Microsoft and Activision Blizzard are extending the deadline to close their $69 billion deal by three months, giving the two technology and gaming companies until Oct. 18.

It grants the two companies much more time to clear their final hurdle: the British government. The UK’s antitrust regulator vetoed the deal in April, claiming it would “alter the future of the fast-growing cloud gaming market” and hurt innovation in the gaming industry.


“While we can technically close in the United States due to recent legal developments, this extension gives us additional time to resolve the remaining regulatory concerns in the UK,” Phil Spencer, the CEO of Microsoft’s gaming division, wrote in an email to Microsoft employees (pdf) shared with Quartz.

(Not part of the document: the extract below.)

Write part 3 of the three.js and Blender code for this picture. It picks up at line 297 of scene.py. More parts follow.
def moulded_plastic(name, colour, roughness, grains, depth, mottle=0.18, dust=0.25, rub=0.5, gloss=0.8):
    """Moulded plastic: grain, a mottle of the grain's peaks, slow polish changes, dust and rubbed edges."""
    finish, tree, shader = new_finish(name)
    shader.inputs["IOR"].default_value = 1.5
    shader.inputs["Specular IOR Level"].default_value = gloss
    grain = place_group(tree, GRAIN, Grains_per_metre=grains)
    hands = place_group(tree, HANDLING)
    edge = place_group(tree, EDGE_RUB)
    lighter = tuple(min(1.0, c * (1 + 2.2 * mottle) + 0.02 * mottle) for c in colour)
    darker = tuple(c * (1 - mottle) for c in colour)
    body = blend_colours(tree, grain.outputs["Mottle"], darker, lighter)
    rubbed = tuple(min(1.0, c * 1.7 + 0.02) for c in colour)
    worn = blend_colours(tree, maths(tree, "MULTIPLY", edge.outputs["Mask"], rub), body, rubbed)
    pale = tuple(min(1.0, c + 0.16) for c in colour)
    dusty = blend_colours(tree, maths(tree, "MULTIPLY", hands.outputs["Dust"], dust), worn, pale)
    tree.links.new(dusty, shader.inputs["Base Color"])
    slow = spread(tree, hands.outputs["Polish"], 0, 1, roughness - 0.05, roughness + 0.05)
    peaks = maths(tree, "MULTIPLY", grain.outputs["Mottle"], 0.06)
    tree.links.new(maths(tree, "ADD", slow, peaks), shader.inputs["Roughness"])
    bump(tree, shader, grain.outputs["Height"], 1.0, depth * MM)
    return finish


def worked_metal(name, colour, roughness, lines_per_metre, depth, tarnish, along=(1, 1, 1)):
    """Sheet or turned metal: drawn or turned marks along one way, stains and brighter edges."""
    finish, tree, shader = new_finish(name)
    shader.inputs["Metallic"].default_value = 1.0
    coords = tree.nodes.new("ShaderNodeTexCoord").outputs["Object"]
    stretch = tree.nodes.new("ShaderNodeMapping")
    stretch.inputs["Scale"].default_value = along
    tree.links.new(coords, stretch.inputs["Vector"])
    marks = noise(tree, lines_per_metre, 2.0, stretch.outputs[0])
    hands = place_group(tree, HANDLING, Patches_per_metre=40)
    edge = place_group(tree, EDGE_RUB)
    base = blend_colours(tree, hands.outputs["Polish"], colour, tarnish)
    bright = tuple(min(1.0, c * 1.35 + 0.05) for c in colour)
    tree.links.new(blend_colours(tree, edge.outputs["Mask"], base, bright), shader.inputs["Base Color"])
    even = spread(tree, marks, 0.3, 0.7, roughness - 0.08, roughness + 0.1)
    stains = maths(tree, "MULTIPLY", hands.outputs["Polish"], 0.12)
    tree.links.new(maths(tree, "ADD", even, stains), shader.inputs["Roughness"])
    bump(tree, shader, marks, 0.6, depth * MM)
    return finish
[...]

Under the terms of the extension, Activision is allowed to pay shareholders a dividend of $.99 per share and will only collect a termination fee from Microsoft—worth between $3 billion and $4.5 billion depending on timing—if the deal fails to close.


Antitrust regulators have been on edge about the Microsoft-Activision deal

Microsoft’s takeover of Activision, which would combine two of the largest companies in the video game industry, has faced serious regulatory scrutiny since it was announced in January 2022. The European Commission approved the deal outright in May, but the deal hasn’t been received warmly by US or UK regulators.

The US Federal Trade Commission (FTC) opposed the deal on antitrust grounds but the agency lost a key battle in federal court earlier this month. A federal district judge in San Francisco refused to stop the deal from closing, saying Microsoft and Activision were not likely to harm competitors or consumers through this deal. (The FTC is still considering a fight in its internal court system.)

US opponents’ hopes were further dashed on July 18 when Supreme Court Justice Elena Kagan denied a last-minute emergency request, filed by a group of gamers, to halt the takeover.


That leaves one last group for Microsoft and Activision to appease: the UK’s Competition and Markets Authority (CMA).

“We’re optimistic about getting this done, and excited about bringing more games to more players everywhere,” Spencer wrote in a statement.


Lulu Cheng Meservey, Activision’s chief spokesperson, added, “The recent decision in the US and approvals in 40 countries all validate that the deal is good for competition, players, and the future of gaming.”